Only by way of such reading of “or” as “and”, it could be ensured that the principal focus of the enquiry on dealings and affairs of the corporate debtor is not distracted and remains on its trajectory, so as to reach to the final answer of the core question as to whether corporate debtor has done anything which falls foul of its corporate responsibilities.
Excerpts of the order;
# 1. The present Application IA 1269 of 2020 is filed in Company Petition CP No. 1387 of 2017 by the Mr. Anish Niranjan Nanavaty, Resolution Professional of Reliance Communications Limited in terms of Section 43 of the Insolvency and Bankruptcy Code, 2016 in the matter of M/s Reliance Communication Limited seeking following relief;
a) That the Hon’ble Tribunal order and declare that the repayment of the unsecured loan made by the Corporate Debtor to the Respondent amounting to Rs. 15.21 crores, through multiple tranches between 15th May, 2017 to 19th September, 2017 constitute a preferential transaction under Section 43 of the Code;
b) That the Hon’ble Tribunal order and declare that the repayment of the unsecured loan made by the Corporate Debtor to the Respondent amounting to Rs. 15.21 crores, through multiple tranches between 15th May, 2017 to 19th September, 2017 as being null and void and set aside the same;
c) That the Hon'ble Tribunal order and direct the Respondent herein to refund to the Corporate Debtor, the amount of Rs. 15.21 crores received by it as repayment of an unsecured loan by the Corporate Debtor;
d) Any other relief, including under Section 44 of the Code, that this Hon’ble Tribunal may deem fit.

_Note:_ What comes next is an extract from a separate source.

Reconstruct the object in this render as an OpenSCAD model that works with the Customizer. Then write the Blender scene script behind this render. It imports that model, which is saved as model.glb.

# 2. The present Application is being filed in view of the fact that the Applicant has observed that prior to the commencement of the corporate insolvency resolution process (“CIRP”), the Corporate Debtor repaid to the Respondent, an unsecured loan amounting to Rs. 15.21 crores, which was granted to it by the Respondent herein. Thus, the said payments of Rs. 15.21 crores made by the Corporate Debtor to the Respondent, being the Impugned Transaction, is liable to be set aside by this Hon’ble Tribunal.
# 3. The Applicant had appointed auditors, Grant Thornton India LLP (“Auditors”), in order to ascertain if the Corporate Debtor had entered into transactions which could be classified as, inter alia, preferential, undervalued, extortionate and fraudulent. The Auditors by way of their
interim report dated 9th January, 2020, which formed part of the final report dated 10th January, 2020 (“Auditor’s Report”) read with clarification letter dated 22nd April, 2020, have identified that the repayments made by the Corporate Debtor towards the unsecured loan taken by it from the Respondent, amounting to Rs. 15.21 crores, would constitute a preferential transaction under the Code.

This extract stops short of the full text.